Car ces fantômes du passé hantent la vie d’aujourd’hui, ils renvoient à des moments où il se passait quelque chose dans cette France désormais éteinte. Ils rappellent une France forte (tiens ?), invasive plus qu’envahie, la tête haute et la baïonnette jamais très loin du canon. Une Histoire qui emplit de fierté, un pays qui n’aime rien tant que se rappeler ses heures glorieuses, celles par exemple du Général libérateur (« Notre Sauveur »), remplacé de nos jours par « l’homme-à-tête-de-chérubin ». Mais désormais, c’est le repli, la débandade, les épées jetées au fond des puits et le regard rempli d’inquiétude vers l’horizon rabougri… Les hordes de sauvages sont à nos portes, paraît-il.
« Allez, aujourd’hui, c’est vide-greniers, vidons nos symboles, érigeons-les en une seule matière digne de nous rassembler, un passé de Gaulois, un coq arrogant, dressé sur ses ergots, l’ennemi ne passera pas. Maginot a des statues, des rues, des places, quand bien même il a eu faux sur toute la ligne. »
Ce village de l’Est de la France (jamais nommé par l’auteur autrement que par l’adverbe « Ici » mais évidemment inspiré de Brachay en Haute-Marne, 72% de voix pour le Front National au 1er tour de la dernière élection présidentielle…), jadis envahi par les Barbares ou plus récemment occupé par les Allemands, c’est un peu le Fort du « Désert des Tartares » : on craint une invasion qui ne viendra peut-être (plus) jamais mais on préfère s’armer et guetter… Mieux vaut prévenir que guérir. En l’occurrence, pour les habitants d’Ici, la prévention, c’est un vote irrationnel.

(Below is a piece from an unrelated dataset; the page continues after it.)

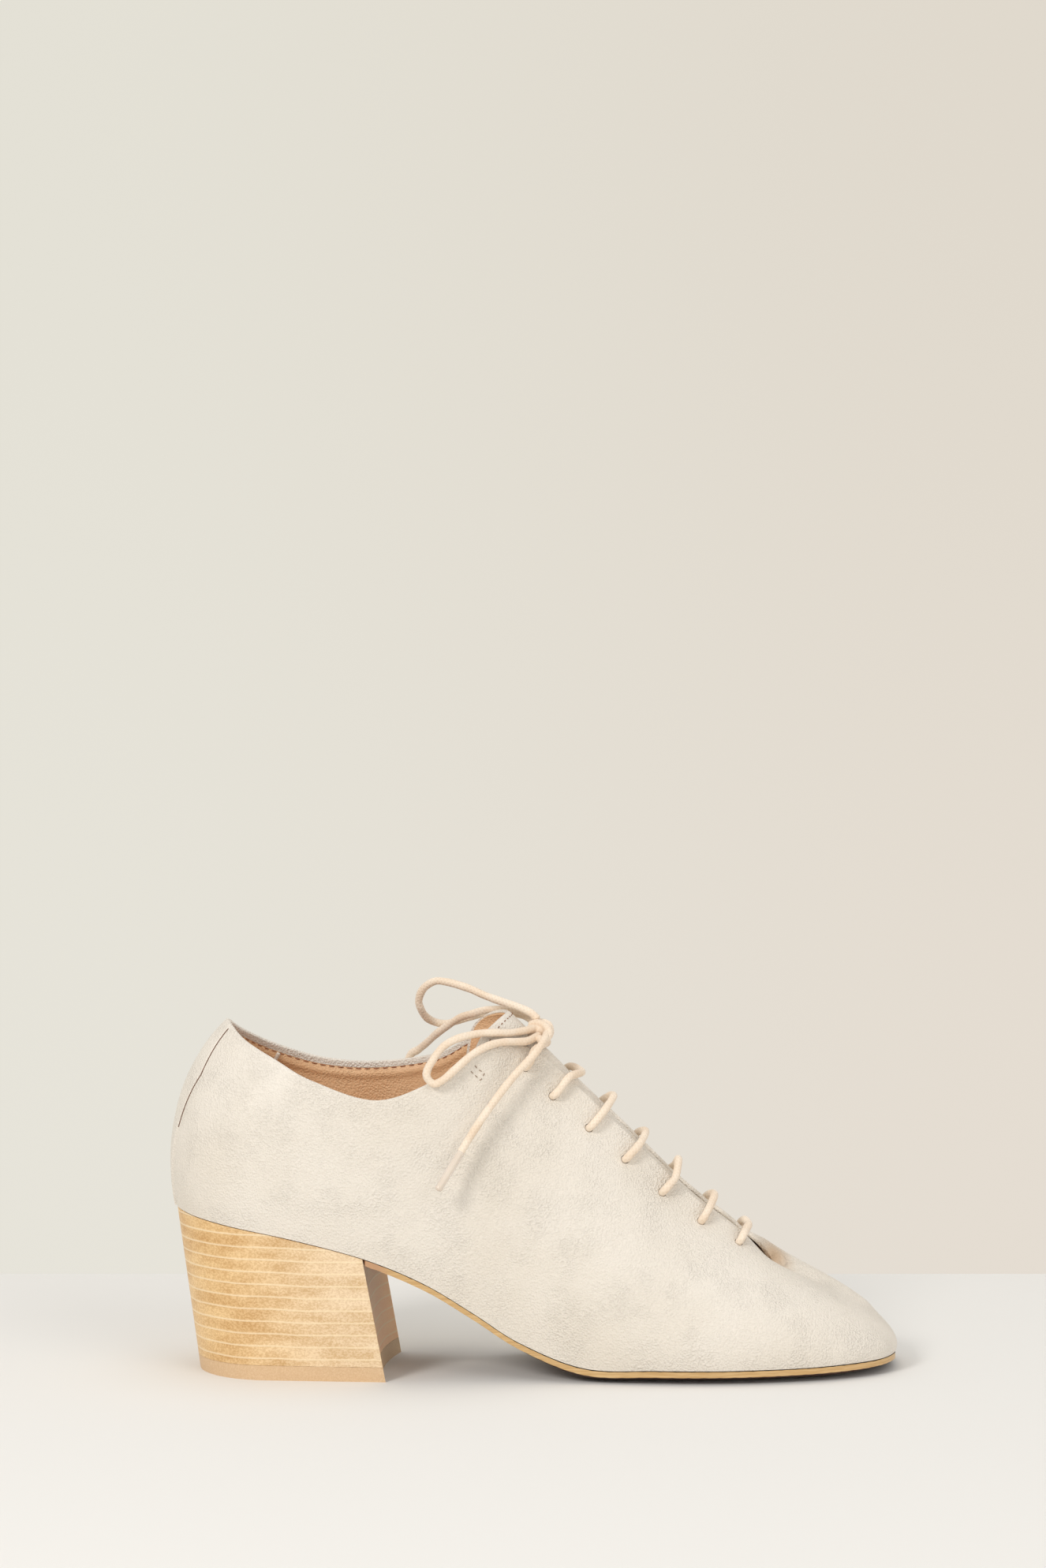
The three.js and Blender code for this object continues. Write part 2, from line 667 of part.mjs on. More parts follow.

Pierre et Frédéric vont arpenter les lieux, rencontrer ses autochtones, leur poser LA question que tous vont éluder, incapables peut-être d’y trouver une réponse argumentée. Les deux journalistes vont pourtant sympathiser avec quelques-uns : Jean, l’ancien militaire, Emma, la propriétaire du gîte rural abandonnée par son mari, Petit Jean, l’adolescent qui rêve d’ailleurs… Mais rien dans la fréquentation de ces 3 braves gens n’apportera de réponse verbalisée à l’objet de leur reportage. Alors, c’est Thierry Beinstingel, par diverses circonvolutions donnant parfois au roman une forme éclatée, qui va chercher dans l’Histoire, dans la vie quotidienne de ces sans-grades, dans le paysage de la France périurbaine et rurale, pour trouver des morceaux de réponse à LA question.
« D’amnésie en oubli, d’abandon en désintérêt, nous traversons les années en faisant bien attention de marcher entre les clous (…). Et nous voici, d’ennui à ennui, arrivés mollement à notre époque actuelle. (…) Slogans, devises, dictons, formules, sentences, préceptes et clichés en guise de conversation, nous attendons la suite des jeux du cirque, la curée des idées, le retour aux curés, la boucle est bouclée, circulez, il n’y a plus rien à voir : voici nos jours. »
Dans ce renvoi vers une France fantasmée, nostalgique d’une grandeur battue en brèche par la platitude de la vie contemporaine (a fortiori lorsque cette vie se déroule dans des régions loin de Paris, des ors de la République ou du Mont Saint Michel), Thierry Beinstingel se rapproche dans son constat de celui d’Alexis Jenni, dont « L’Art Français de la guerre » trouvait également la source du repli sur soi dans cette gloire déchue qui remplit les livres d’histoire, dans cet inconscient collectif qui s’attribue un rayonnement aujourd’hui invisible. Alors, quand le champ politique se remplit dans son discours de ces vieilles rengaines qui se poussent du col, les villages relèvent le nez, serrent le poing et sentent le vent du renouveau sur leurs terres oubliées. Tout au long de 130 chapitres courts, Thierry Beinstingel alterne l’observation de ce terroir à l’encéphalogramme plat, de ses habitants arrivés ici par hasard, avec des rappels au passé et un ancrage dans la politique contemporaine.
Thierry Beinstingel parsème régulièrement ses chapitres de phrases sans verbes, comme pour effacer encore plus toute idée d’action dans ce décor atone, comme pour saisir exclusivement des sensations, des images similaires aux photos figées de Raymond Depardon. Faux Nègres est au fond un roman d’observation, un exercice de contemplation désarmée face au délitement d’un pays hypnotisé par des démons intimes. On le referme avec un goût amer, conscient d’une expérience littéraire intéressante, audacieuse, parfois déroutante, associée à un sujet qui exhale une étrange odeur de renfermé.